Re: "Reforestation rethink required", (BP, July 24).

The Royal Thai Army's use of helicopters and airplanes to drop tree seeds from the sky is nothing more than a feel-good fantasy approach to reforestation.

Aside from the matter of selecting an inappropriate invasive non-native tree species for their scheme, the idea that reforestation can be successfully accomplished from afar, by dropping seeds from the air, is extremely naïve.

Forest restoration will only succeed with the full support and involvement of local people.

It's simply not possible to bomb denuded areas into forested submission by dropping seeds from helicopters or drones.

If people on the ground have no stake in protecting and nurturing the young trees, the survival rate will be close to zero.

Forestry officials, well-intentioned corporations and individuals, and NGOs can't just plant tree seedlings and walk away. Saplings need care and protection against wildfires, grazing livestock, and clearing for agricultural crops.

Indeed, forest restoration has to be viewed as a long-term endeavour, fully engaging local people and providing direct benefits to them in ways that make the growing of trees more attractive and lucrative than destroying them.

Samanea Saman


Online truancy

Re: "Live and learn", (BP, July 30).

While I actually did agree with a number of the points Kuldeep Nagi underscored in his letter, he's clearly ignoring all the glaring problems which have turned many parents against almost any online learning.

Now, yes, it is true that all these online platforms do provide a new gateway to some kind of education. It is also true that online learning can work well at young ages when children are easy to entertain with muppets, and, yes, a modest percentage of unusually motivated older students do make use of the increased access to some of the smartest minds in the world.

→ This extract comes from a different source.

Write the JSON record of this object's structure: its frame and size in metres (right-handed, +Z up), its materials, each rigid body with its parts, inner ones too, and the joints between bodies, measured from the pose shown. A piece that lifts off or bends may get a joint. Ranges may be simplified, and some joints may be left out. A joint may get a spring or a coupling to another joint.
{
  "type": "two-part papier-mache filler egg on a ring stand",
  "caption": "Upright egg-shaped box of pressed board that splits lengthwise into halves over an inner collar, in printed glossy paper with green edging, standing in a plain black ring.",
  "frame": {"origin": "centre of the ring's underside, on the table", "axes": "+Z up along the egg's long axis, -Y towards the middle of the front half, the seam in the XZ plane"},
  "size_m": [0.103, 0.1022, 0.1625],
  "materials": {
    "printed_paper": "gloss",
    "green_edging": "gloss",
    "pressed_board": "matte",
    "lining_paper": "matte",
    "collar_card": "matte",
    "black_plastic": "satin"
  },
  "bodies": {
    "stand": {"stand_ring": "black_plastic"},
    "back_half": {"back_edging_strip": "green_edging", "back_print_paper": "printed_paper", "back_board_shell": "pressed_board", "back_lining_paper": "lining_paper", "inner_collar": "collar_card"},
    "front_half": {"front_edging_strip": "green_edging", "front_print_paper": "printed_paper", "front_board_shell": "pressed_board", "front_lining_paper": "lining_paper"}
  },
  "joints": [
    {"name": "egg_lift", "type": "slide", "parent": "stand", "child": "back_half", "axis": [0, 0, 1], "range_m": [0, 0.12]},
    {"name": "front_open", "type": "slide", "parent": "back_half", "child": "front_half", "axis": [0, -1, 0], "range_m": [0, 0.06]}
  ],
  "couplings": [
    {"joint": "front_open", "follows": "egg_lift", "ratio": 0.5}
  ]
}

However, many schools are finding that most unsupervised teenagers and university students routinely engage in vices rather than engage in their studies as no teacher is standing there to correct them. Additionally, YouTube videos and online game learning often only amount to "surface learning". Deep learning still tends to come from books, journals and a traditional academic environment (face-to-face classes).

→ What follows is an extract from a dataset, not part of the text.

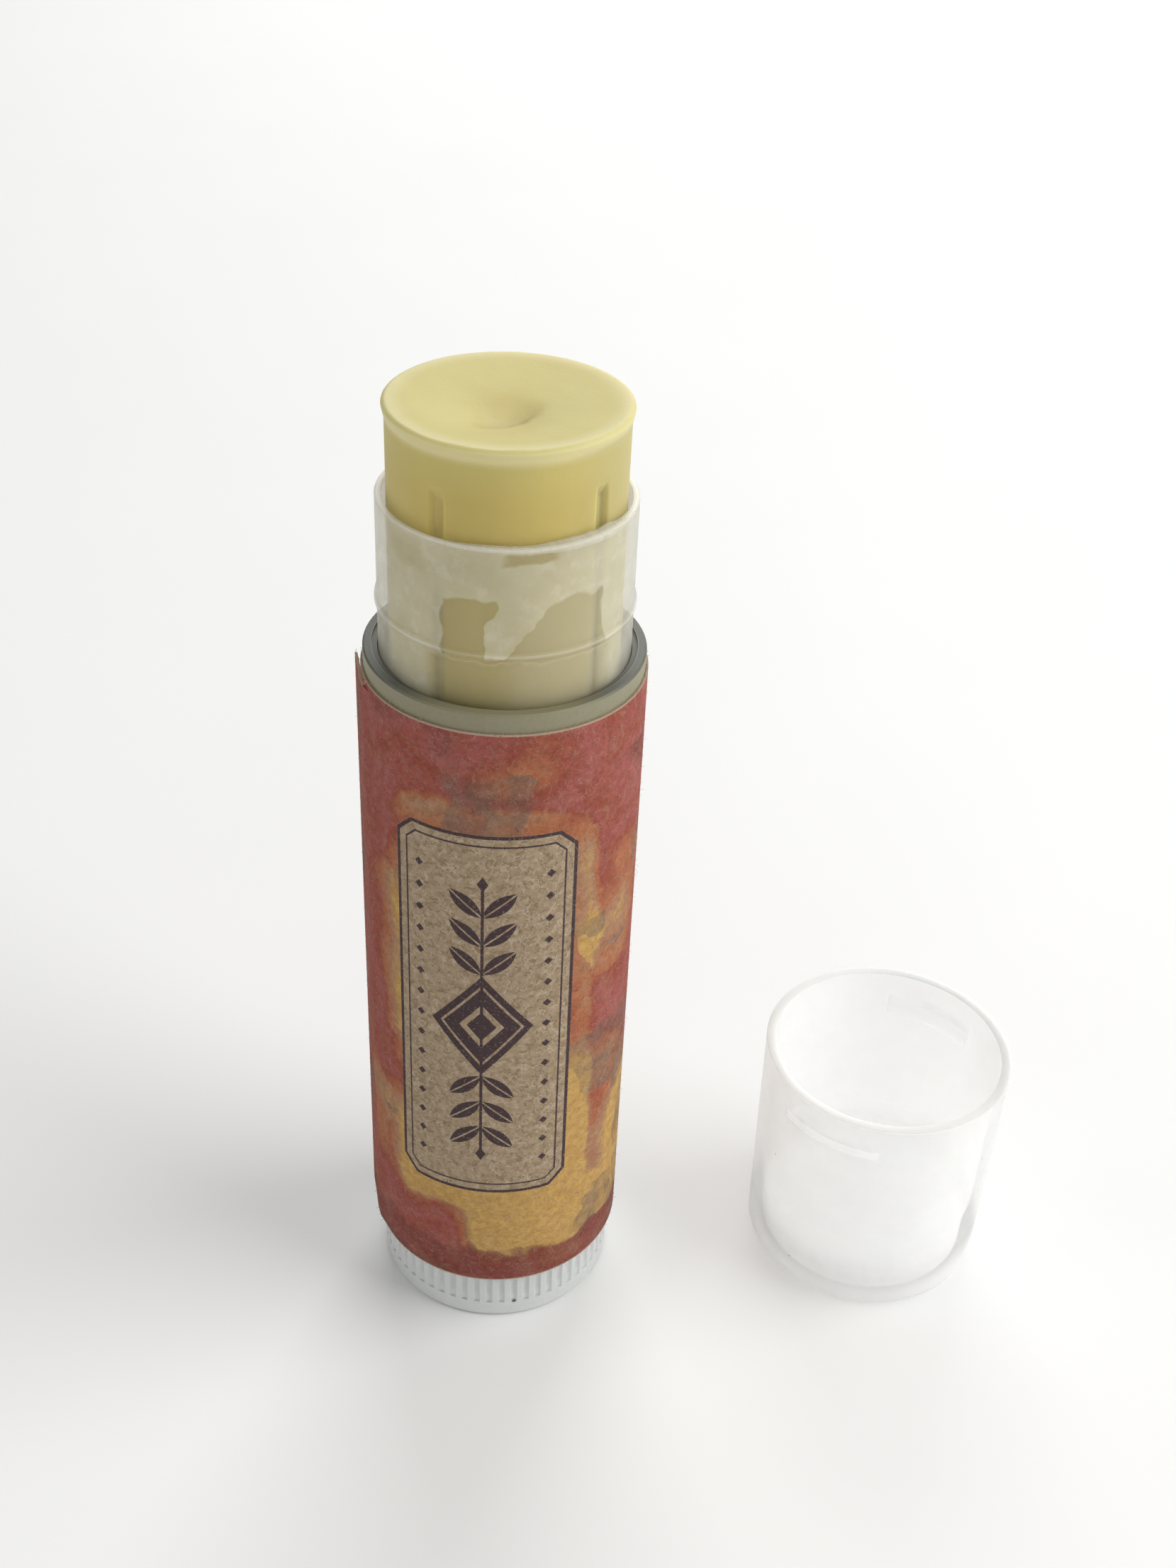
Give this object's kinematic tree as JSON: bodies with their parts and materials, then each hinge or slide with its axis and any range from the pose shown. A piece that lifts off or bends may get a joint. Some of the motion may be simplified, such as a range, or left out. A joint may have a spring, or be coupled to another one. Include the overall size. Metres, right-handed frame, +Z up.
{
  "type": "lip balm stick",
  "caption": "Twist-up lip balm stick with a ribbed base dial, screw-driven balm, clear neck, paper-wrapped sleeve and its pull-off cap standing beside it.",
  "frame": {"origin": "middle of the dial's flat underside, on the stick's axis, at the surface it stands on", "axes": "+Z up the stick's axis towards the balm, -Y towards the front of the label, +X towards the standing cap"},
  "size_m": [0.0427, 0.0171, 0.0626],
  "materials": {
    "sleeve_silver": "silver-pigmented moulded plastic, satin",
    "barrel_clear": "natural translucent polypropylene, smooth",
    "label_paper": "uncoated kraft paper printed with watercolour washes",
    "dial_silver": "silver-pigmented moulded plastic, satin",
    "screw_white": "natural white moulded plastic",
    "cup_white": "natural white moulded plastic",
    "balm_wax": "cast wax and oil balm, soft satin",
    "cap_frosted": "frosted translucent polypropylene"
  },
  "bodies": {
    "tube": {"outer_sleeve": "sleeve_silver", "inner_barrel": "barrel_clear", "label": "label_paper"},
    "dial": {"twist_dial": "dial_silver", "lead_screw": "screw_white"},
    "elevator": {"elevator_cup": "cup_white", "balm": "balm_wax"},
    "cap": {"cap": "cap_frosted"}
  },
  "joints": [
    {"name": "dial_twist", "type": "hinge", "parent": "tube", "child": "dial", "pos_m": [0, 0, 0], "axis": [0, 0, 1], "range_deg": [-749, 5365]},
    {"name": "elevator_slide", "type": "slide", "parent": "tube", "child": "elevator", "axis": [0, 0, 1], "range_m": [-0.0052, 0.03725]},
    {"name": "cap_lift", "type": "slide", "parent": "tube", "child": "cap", "axis": [0, 0, 1], "range_m": [0, 0.07]}
  ],
  "couplings": [
    {"joint": "dial_twist", "follows": "elevator_slide", "rad_per_m": 2513.3}
  ]
}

Clearly, there is room for both traditional and online instruction. But online education has (overall) gone so poorly that my university is ending all online classes effective Aug 23. My school is a very fine university and taught online fairly well; yet we still found that "virtual learning" meant most/many of our students learned "virtually nothing" and, in a very responsible and carefully weighed decision, my Thai university is ending all online learning within weeks.

Jason A Jellison


Courting conflict

Re: "Forest justice must be for all", (Editorial, July 29).

Regarding a ruling by Chiang Mai's administrative court dismissing a controversial case involving houses and residential buildings for judicial staff built over 147 rai of land at the foot of Doi Suthep mountain.

The housing project was proposed by the Appeal Court Region 5 which is under the Court of Justice not the Administration Court as quoted. They have their own president, separate jurisdiction and are independent.

The verdict from Chiang Mai court doesn't whitewash the conflict between a civic network and another Administrative Court under the same roof.